Days of sunshine forecast as autumn approaches
Temperatures will remain in the 20s until the weekend.
The last of the summer weather will cling on for a few more days as most of Britain is set to see high temperatures until the weekend.
As the official start of autumn approaches on Monday, much of the country will be enjoying sunny weather up until the change of the seasons.
Met Office spokeswoman Nicola Maxey said most people will have plenty of sunshine for the rest of the week, though nights and early mornings will start off chilly.
Northern Scotland will miss some of the sunshine, with patchy rain expected from Wednesday through to Thursday morning, before it begins to clear in favour of sunny weather along with the rest of the country.
She said: “There is a front coming through in Scotland which could bring rain in the far north west, but in general Wednesday and Thursday will be a fine day for most people.
“As we go into Friday, there will be further good weather for the day with temperatures in the low 20s.”
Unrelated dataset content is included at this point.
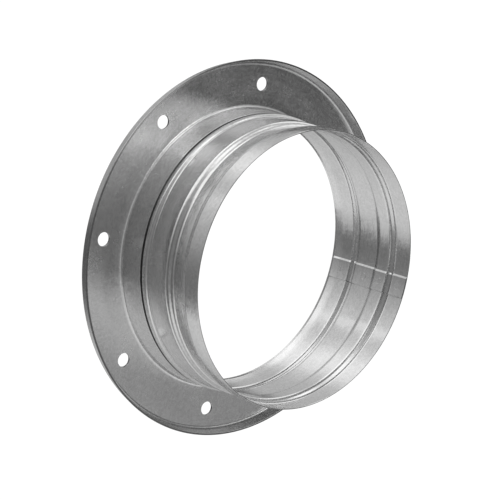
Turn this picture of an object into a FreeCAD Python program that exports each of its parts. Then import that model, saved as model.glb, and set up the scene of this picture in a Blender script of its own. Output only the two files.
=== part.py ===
import FreeCAD, Part
import math
import os

# Flanged duct adapter in galvanised sheet, in millimetres.
# It stands on the flange's back face with the spigot up: +Z is the duct axis, and the origin is the
# centre of the back face. Two pieces make it: a pressed flange ring, and a rolled spigot sleeve that
# stands in the ring's neck.

# Spigot sleeve: its outside slides into a duct of nominal bore
duct_bore = 160.0
duct_clearance = 0.45
spigot_sheet = 0.6
bead_bend = 2.0
groove_bend = 3.5

# Its length is a chain of bands, from the flange end up to the mouth
tail_setback = 2.5
tail_length = 5.0
tail_ease = 1.4
tail_bend = 14.0
tail_taper = 0.25
bead_gap = 0.35
bead_height = 1.5
bead_crest = 2.2
middle_band = 16.2
groove_depth = 2.2
groove_floor = 9.9
end_band = 11.9

# Lap seam: the strip's ends overlap, flush outside and one sheet proud inside
lap_width = 11.6
lap_centre_angle = 84.6

# Flange ring: neck, flat face with bolt holes, and turned lip
flange_sheet = 1.2
neck_clearance = 0.25
neck_height = 17.25
neck_bend = 1.9
lip_reach = 29.15
lip_height = 6.9
lip_angle = 75.0
lip_bend = 1.0
hole_count = 8
hole_diameter = 8.0
hole_reach = 14.5

# Radii and heights that follow from the sizes above
spigot_radius = duct_bore / 2 - duct_clearance
neck_bore = spigot_radius + neck_clearance
neck_radius = neck_bore + flange_sheet
lip_radius = neck_radius + lip_reach
bolt_radius = neck_radius + hole_reach
bead_foot = neck_height + bead_gap
lap_angle = math.degrees(lap_width / spigot_radius)


def bent_line(corners, bends):
    """A sheet's face line in the XZ plane: straight runs through the corners, each bent to its radius."""
    points = [FreeCAD.Vector(radius, 0, height) for radius, height in corners]
    edges = []
    start = points[0]
    for before, corner, after, bend in zip(points, points[1:], points[2:], bends):
        back = before - corner
        ahead = after - corner
        half_turn = (math.pi - back.getAngle(ahead)) / 2
        room = min(back.Length, ahead.Length) / 2
        trim = min(bend * math.tan(half_turn), room)
        radius = trim / math.tan(half_turn)
        back.normalize()
        ahead.normalize()
        inward = back + ahead
        inward.normalize()
        arc_start = corner + back * trim
        arc_end = corner + ahead * trim
        arc_middle = corner + inward * radius * (1 / math.cos(half_turn) - 1)
        if (arc_start - start).Length > 1e-6:
            edges.append(Part.LineSegment(start, arc_start).toShape())
        edges.append(Part.Arc(arc_start, arc_middle, arc_end).toShape())
        start = arc_end
    edges.append(Part.LineSegment(start, points[-1]).toShape())
    return Part.Wire(edges)


def sheet_section(line, thickness):
    """The sheet's section: the face between its face line and the line one thickness beside it."""
    return line.makeOffset2D(thickness, fill=True, openResult=True)


def turned(section, start_angle, sweep):
    """A section in the XZ plane swept round the duct axis from one angle through another."""
    axis = FreeCAD.Vector(0, 0, 1)
    placed = section.copy()
    placed.rotate(FreeCAD.Vector(0, 0, 0), axis, start_angle)
    return placed.revolve(FreeCAD.Vector(0, 0, 0), axis, sweep)


def spigot_line():
    """The outside of the spigot, from the tail that tapers into the neck up to the mouth."""
    tail_radius = spigot_radius - tail_taper
    bead_low = bead_foot + bead_height
    bead_high = bead_low + bead_crest
    bead_top = bead_high + bead_height
    groove_foot = bead_top + middle_band
    groove_low = groove_foot + groove_depth
    groove_high = groove_low + groove_floor
    groove_top = groove_high + groove_depth
    mouth = groove_top + end_band
    crest_radius = spigot_radius + bead_height
    groove_radius = spigot_radius - groove_depth
    corners = [
        (tail_radius - tail_ease, tail_setback),
        (tail_radius, tail_setback + tail_length),
        (spigot_radius, bead_foot),
        (crest_radius, bead_low),
        (crest_radius, bead_high),
        (spigot_radius, bead_top),
        (spigot_radius, groove_foot),
        (groove_radius, groove_low),
        (groove_radius, groove_high),
        (spigot_radius, groove_top),
        (spigot_radius, mouth),
    ]
    bends = [tail_bend] + [bead_bend] * 4 + [groove_bend] * 4
    return bent_line(corners, bends)


def spigot_sleeve():
    """The rolled strip: one sheet thick all round, and two sheets thick over the lap seam."""
    line = spigot_line()
    lap_start = lap_centre_angle - lap_angle / 2
    wall = turned(sheet_section(line, spigot_sheet), lap_start + lap_angle, 360 - lap_angle)
    lap = turned(sheet_section(line, 2 * spigot_sheet), lap_start, lap_angle)
    return wall.fuse(lap).removeSplitter().Solids[0]


def flange_line():
    """The back of the flange sheet, from the neck's edge down, across the back face and up the lip."""
    lip_slant = math.radians(lip_angle)
    lip_root = lip_radius - lip_height / math.tan(lip_slant)
    corners = [
        (neck_bore, neck_height),
        (neck_bore, 0),
        (lip_root, 0),
        (lip_radius, lip_height),
    ]
    return bent_line(corners, [neck_bend + flange_sheet, lip_bend + flange_sheet])


def flange_ring():
    """The pressed ring with its evenly spaced bolt holes."""
    ring = turned(sheet_section(flange_line(), flange_sheet), 0, 360)
    depth = FreeCAD.Vector(0, 0, 3 * flange_sheet)
    up = FreeCAD.Vector(0, 0, 1)
    for index in range(hole_count):
        angle = 2 * math.pi * index / hole_count
        base = FreeCAD.Vector(bolt_radius * math.cos(angle), bolt_radius * math.sin(angle), 0)
        ring = ring.cut(Part.makeCylinder(hole_diameter / 2, depth.Length, base - depth / 3, up))
    return ring.Solids[0]


os.makedirs("parts", exist_ok=True)
for name, shape in {"flange_ring": flange_ring(), "spigot_sleeve": spigot_sleeve()}.items():
    shape.exportStep(f"parts/{name}.step")
    box = shape.optimalBoundingBox(False)
    print(name, shape.ShapeType, len(shape.Solids), "solids, valid", shape.isValid())
    print("  volume", round(shape.Volume, 1), "box", round(box.XLength, 2), round(box.YLength, 2),
          "z", round(box.ZMin, 2), round(box.ZMax, 2))
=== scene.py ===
import math
import bpy
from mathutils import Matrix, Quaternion, Vector


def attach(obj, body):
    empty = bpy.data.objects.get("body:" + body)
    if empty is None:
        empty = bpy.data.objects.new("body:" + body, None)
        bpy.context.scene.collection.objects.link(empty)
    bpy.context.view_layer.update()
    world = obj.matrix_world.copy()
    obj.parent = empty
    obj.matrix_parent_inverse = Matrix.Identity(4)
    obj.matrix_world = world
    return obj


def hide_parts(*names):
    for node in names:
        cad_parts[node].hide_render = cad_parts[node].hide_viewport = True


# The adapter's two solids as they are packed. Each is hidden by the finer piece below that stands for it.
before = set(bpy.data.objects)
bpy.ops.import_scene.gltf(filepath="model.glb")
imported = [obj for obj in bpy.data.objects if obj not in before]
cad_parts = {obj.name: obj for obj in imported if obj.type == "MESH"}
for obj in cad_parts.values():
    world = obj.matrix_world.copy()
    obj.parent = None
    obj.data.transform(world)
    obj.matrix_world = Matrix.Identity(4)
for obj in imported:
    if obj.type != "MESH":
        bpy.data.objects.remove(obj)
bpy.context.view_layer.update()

# Flange ring: one disc of galvanised sheet. The press cuts it round, turns its rim forward into a stiff
# lip, draws its middle forward into a short neck, and punches eight bolt holes between the two.
mm = 0.001
flange_sheet = 1.2
neck_bore = 79.8
neck_height = 17.25
neck_bend = 1.9
lip_radius = 110.15
lip_height = 6.9
lip_angle = math.radians(75)
lip_bend = 1.6
bolt_radius = 95.5
bolt_holes = 8
hole_radius = 4.0
cut_edge = 0.12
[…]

However the weekend will then signal a change between summer and autumn as heavy rain and potential thunder appear in the South West late on Saturday and into the rest of the country on Sunday.
Ms Maxey added that the clearer days bring cooler nights to much of the UK, with night time temperatures falling to low single digits and fog appearing in places.
“Next week is looking much more unsettled. There is a definite autumnal feel with the sunny days but you are also getting the colder nights.”
She said that as autumn is a transitional period between seasons, it is still possible for some lucky people to see more sunshine over the next few months.
“It’s not unusual to have warm spells in autumn,” she added.
The Met Office monitors two different dates to mark the start of the autumn season, the astronomical autumn and the meteorological autumn.
Astronomical autumn is defined by the Earth’s axis as it orbits around the sun and officially begins on the autumn equinox taking place this year on September 23.
Forecasters also use the start of September each year to mark the meteorological autumn, as it divides the year neatly into four seasons and is used for record-keeping and trends.